▸ **Given task**: From the line containing "gold, HIP_ARM, HIP_BRANCHES)" through the line containing "obj.parent = empty", retype each line exactly; include both end lines and nothing beyond them.

▸ **Extracted information**:
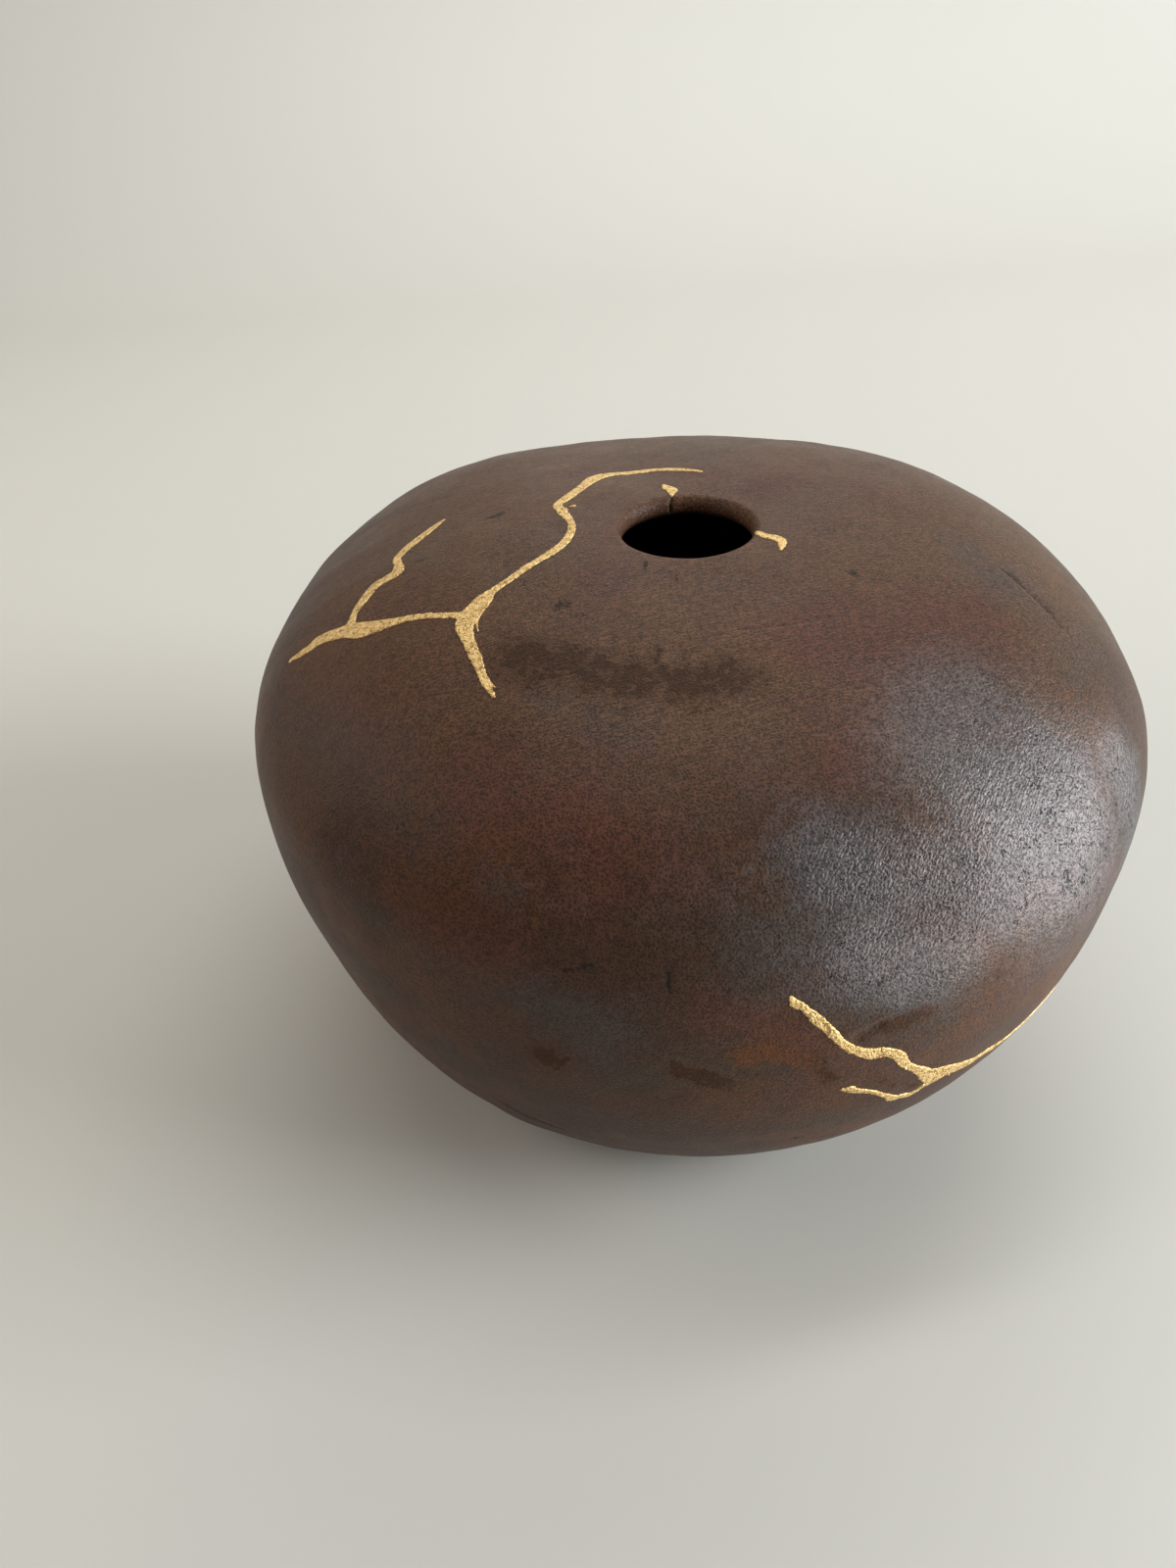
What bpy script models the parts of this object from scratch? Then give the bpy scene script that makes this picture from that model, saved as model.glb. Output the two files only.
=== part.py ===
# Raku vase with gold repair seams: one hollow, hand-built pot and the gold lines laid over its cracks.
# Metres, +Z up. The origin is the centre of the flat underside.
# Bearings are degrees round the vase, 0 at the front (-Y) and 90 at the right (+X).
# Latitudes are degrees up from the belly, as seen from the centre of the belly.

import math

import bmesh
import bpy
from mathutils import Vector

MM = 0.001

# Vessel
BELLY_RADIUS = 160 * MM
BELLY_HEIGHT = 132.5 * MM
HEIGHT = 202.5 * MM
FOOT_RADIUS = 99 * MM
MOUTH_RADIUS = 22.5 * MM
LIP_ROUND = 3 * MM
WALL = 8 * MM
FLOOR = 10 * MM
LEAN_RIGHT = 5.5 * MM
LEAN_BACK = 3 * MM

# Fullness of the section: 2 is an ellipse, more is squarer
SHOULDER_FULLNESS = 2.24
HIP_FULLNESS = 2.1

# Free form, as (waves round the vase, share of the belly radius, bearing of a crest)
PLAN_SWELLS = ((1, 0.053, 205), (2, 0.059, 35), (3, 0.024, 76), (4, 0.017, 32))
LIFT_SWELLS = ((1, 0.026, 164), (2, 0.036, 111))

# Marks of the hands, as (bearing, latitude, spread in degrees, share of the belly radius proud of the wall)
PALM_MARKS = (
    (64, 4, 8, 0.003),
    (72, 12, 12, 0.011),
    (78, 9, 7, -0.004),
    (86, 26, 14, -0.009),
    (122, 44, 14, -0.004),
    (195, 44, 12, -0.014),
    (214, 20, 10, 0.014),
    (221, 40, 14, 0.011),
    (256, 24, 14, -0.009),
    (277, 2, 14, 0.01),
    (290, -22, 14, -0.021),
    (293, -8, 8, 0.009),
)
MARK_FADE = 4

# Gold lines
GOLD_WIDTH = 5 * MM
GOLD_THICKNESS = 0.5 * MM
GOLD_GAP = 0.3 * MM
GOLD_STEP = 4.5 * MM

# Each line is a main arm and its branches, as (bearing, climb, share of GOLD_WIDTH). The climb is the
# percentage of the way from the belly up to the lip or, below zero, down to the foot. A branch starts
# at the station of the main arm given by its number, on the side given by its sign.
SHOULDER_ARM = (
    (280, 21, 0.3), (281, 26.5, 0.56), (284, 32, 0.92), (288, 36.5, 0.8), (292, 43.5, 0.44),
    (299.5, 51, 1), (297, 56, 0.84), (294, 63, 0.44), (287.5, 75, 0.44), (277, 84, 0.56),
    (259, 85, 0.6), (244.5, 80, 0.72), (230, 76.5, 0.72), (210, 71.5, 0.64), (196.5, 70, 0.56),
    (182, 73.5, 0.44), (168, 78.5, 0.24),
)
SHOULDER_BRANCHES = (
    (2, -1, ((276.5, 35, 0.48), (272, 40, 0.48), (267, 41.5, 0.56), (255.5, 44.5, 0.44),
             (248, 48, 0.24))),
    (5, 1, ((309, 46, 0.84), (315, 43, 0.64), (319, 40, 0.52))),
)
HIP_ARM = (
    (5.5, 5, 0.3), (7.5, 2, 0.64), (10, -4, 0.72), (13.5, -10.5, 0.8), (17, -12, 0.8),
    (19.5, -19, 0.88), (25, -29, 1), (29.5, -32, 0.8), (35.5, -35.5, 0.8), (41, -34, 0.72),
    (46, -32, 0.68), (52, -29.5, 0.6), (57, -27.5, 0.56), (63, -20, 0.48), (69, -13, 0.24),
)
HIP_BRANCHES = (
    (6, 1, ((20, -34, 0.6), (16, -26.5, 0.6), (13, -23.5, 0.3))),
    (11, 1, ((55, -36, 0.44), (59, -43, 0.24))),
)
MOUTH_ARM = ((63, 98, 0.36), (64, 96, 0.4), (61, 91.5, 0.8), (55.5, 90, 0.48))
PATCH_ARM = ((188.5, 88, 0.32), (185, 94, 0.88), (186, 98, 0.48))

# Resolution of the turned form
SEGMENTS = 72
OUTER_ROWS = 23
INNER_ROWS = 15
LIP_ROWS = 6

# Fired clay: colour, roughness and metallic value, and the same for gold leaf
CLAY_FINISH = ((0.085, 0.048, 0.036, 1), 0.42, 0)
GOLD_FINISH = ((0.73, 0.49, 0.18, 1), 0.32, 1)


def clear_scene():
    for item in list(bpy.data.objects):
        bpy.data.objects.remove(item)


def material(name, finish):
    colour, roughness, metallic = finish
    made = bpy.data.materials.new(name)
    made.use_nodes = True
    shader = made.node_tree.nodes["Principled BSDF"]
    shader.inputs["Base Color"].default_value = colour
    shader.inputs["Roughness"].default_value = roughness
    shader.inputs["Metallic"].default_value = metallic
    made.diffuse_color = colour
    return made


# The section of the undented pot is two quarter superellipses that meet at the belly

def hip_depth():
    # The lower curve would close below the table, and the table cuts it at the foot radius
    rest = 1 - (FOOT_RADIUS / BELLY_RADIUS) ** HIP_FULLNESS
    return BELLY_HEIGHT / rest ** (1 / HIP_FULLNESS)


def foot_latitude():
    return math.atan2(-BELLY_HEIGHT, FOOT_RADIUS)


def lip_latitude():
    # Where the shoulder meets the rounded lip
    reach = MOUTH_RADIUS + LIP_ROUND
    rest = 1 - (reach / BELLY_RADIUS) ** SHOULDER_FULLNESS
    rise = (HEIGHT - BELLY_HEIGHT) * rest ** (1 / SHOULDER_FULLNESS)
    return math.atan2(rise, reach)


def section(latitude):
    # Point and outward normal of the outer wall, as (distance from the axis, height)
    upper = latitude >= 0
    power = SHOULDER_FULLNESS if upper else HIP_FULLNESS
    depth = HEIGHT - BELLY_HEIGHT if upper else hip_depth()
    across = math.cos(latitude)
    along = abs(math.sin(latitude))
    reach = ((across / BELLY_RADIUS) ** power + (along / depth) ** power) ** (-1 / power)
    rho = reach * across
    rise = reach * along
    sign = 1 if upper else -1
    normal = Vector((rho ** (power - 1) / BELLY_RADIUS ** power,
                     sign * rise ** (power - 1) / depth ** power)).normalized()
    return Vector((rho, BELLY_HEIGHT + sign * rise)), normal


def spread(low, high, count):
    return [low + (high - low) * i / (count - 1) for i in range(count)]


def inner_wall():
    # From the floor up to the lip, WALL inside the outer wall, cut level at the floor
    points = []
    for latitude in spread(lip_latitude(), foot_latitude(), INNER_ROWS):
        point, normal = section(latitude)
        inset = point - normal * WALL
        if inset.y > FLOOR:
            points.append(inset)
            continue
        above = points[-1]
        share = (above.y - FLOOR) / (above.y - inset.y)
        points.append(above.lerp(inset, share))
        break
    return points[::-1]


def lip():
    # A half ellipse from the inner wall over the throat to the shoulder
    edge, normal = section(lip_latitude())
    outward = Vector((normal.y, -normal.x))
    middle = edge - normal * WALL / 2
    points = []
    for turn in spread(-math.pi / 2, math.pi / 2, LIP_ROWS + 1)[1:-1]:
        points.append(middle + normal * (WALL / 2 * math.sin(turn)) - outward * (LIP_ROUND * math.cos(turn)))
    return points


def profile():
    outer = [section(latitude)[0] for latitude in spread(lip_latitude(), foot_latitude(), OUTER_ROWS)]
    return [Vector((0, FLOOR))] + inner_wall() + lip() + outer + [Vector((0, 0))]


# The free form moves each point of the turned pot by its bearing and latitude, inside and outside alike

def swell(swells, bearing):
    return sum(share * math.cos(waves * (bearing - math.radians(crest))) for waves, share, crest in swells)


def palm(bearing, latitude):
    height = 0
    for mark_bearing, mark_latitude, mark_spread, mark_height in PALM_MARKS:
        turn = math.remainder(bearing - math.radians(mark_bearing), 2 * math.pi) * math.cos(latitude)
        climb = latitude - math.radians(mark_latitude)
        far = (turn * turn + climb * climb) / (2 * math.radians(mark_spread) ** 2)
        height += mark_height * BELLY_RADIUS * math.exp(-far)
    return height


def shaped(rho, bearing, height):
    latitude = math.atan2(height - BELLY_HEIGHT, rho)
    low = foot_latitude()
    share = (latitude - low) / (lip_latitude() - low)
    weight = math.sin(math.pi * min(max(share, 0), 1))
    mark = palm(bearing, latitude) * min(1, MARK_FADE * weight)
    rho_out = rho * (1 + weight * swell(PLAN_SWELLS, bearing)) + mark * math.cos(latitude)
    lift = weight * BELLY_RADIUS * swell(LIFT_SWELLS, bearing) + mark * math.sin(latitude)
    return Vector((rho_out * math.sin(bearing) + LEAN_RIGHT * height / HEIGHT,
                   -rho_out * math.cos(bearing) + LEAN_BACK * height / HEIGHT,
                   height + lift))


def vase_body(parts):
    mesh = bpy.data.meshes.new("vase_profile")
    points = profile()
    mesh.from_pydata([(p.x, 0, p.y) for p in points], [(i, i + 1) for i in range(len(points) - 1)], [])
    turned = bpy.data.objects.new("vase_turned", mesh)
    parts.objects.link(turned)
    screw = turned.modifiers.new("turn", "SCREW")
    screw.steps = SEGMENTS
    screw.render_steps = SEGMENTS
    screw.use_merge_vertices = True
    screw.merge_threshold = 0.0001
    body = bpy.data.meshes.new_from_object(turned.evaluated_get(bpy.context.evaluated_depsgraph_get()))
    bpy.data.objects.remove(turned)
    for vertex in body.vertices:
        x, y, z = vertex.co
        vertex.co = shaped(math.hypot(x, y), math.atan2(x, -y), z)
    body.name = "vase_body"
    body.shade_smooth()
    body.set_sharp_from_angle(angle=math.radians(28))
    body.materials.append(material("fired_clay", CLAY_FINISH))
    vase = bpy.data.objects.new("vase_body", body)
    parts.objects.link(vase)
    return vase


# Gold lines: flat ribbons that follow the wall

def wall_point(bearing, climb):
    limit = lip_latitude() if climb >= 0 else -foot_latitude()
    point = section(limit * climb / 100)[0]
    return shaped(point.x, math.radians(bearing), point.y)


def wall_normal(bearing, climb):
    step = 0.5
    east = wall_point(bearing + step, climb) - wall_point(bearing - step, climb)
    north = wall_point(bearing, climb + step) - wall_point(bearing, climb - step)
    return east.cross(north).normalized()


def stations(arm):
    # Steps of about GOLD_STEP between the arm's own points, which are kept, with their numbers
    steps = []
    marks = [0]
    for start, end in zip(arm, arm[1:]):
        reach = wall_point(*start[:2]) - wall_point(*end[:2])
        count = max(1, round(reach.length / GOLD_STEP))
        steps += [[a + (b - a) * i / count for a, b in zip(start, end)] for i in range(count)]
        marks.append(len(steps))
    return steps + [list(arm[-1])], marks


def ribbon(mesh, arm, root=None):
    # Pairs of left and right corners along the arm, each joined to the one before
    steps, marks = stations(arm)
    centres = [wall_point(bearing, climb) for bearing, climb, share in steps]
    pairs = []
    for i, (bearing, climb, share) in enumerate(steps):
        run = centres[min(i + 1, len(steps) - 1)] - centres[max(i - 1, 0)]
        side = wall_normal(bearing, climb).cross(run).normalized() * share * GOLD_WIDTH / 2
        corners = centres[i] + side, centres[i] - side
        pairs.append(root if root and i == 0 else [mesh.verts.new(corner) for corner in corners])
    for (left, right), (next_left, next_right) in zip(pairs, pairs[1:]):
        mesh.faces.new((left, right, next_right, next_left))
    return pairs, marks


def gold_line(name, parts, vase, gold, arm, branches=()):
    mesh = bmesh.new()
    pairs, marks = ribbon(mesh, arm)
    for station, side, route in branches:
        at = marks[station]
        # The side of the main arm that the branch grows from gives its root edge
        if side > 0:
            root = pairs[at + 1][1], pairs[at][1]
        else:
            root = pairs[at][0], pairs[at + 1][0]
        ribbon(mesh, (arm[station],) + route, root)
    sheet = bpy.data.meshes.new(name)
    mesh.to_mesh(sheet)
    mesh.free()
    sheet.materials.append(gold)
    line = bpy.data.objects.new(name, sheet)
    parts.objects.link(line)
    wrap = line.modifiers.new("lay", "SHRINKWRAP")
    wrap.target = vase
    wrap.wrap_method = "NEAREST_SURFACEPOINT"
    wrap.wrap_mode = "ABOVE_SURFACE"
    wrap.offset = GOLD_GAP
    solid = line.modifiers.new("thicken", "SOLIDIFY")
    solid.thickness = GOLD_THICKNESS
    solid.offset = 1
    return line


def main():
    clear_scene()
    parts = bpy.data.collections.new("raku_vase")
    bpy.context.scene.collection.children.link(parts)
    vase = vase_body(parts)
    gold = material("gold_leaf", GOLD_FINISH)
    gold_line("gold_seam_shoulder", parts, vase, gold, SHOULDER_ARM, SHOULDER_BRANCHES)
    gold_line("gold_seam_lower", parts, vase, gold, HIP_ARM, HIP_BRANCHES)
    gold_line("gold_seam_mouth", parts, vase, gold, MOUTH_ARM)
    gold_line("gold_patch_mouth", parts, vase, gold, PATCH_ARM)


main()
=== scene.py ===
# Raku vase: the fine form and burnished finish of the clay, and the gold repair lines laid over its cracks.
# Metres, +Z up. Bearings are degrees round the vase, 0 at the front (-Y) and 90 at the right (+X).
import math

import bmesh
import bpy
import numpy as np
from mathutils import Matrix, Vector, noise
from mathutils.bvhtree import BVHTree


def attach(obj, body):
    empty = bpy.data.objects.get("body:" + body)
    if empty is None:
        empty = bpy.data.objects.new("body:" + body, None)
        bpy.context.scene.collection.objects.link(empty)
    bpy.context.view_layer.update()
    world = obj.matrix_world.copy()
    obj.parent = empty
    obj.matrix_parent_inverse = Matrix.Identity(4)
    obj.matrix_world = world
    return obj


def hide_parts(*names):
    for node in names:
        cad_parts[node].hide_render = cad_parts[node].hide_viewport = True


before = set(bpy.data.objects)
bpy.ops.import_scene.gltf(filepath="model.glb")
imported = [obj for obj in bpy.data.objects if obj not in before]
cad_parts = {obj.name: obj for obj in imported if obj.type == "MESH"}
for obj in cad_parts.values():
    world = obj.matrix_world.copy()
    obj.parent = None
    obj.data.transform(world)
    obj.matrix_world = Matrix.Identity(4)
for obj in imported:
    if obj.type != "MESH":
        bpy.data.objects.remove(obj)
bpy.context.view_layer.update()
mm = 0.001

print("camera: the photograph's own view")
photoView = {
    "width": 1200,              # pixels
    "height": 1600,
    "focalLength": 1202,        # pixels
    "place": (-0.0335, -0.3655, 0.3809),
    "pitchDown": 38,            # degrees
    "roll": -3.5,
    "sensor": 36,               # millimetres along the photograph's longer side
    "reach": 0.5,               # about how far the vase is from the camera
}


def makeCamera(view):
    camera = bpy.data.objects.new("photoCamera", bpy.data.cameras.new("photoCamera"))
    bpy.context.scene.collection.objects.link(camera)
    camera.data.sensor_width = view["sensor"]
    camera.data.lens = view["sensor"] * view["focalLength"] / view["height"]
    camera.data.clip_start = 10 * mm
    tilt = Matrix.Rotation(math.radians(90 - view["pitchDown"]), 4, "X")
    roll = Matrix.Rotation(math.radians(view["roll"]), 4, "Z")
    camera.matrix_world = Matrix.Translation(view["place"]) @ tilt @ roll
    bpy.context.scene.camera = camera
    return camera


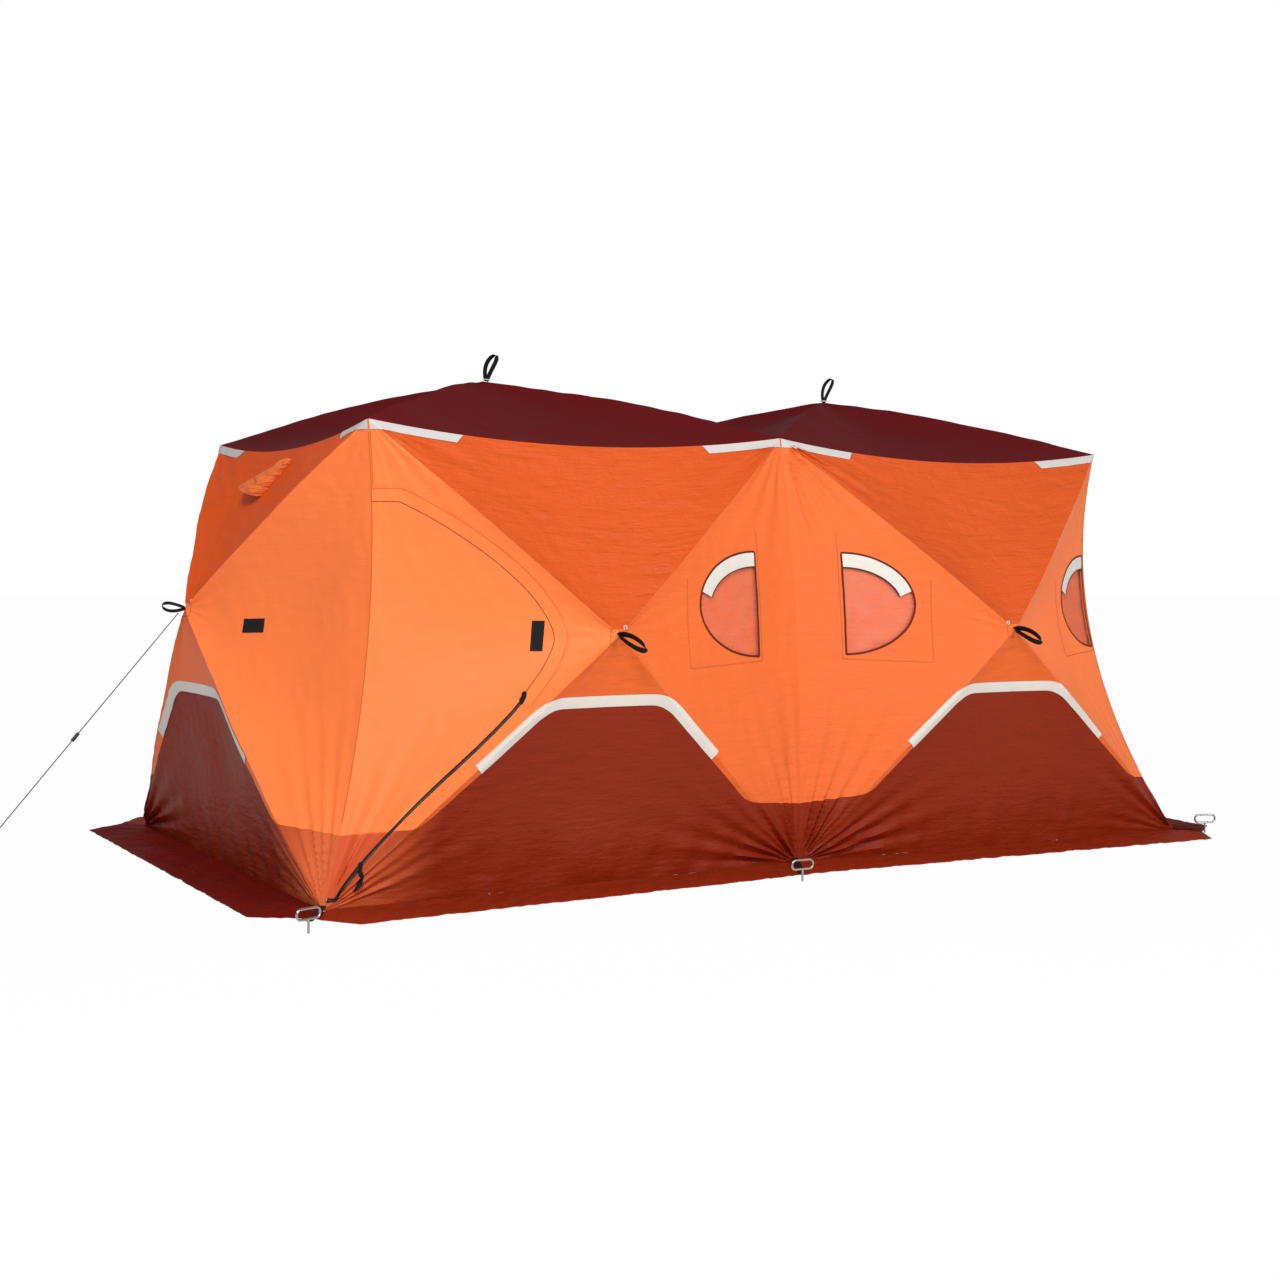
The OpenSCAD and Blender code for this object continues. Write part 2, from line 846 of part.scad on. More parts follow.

▸ **Task solution**:
    gold_line("gold_seam_lower", parts, vase, gold, HIP_ARM, HIP_BRANCHES)
    gold_line("gold_seam_mouth", parts, vase, gold, MOUTH_ARM)
    gold_line("gold_patch_mouth", parts, vase, gold, PATCH_ARM)


main()
=== scene.py ===
# Raku vase: the fine form and burnished finish of the clay, and the gold repair lines laid over its cracks.
# Metres, +Z up. Bearings are degrees round the vase, 0 at the front (-Y) and 90 at the right (+X).
import math

import bmesh
import bpy
import numpy as np
from mathutils import Matrix, Vector, noise
from mathutils.bvhtree import BVHTree


def attach(obj, body):
    empty = bpy.data.objects.get("body:" + body)
    if empty is None:
        empty = bpy.data.objects.new("body:" + body, None)
        bpy.context.scene.collection.objects.link(empty)
    bpy.context.view_layer.update()
    world = obj.matrix_world.copy()
    obj.parent = empty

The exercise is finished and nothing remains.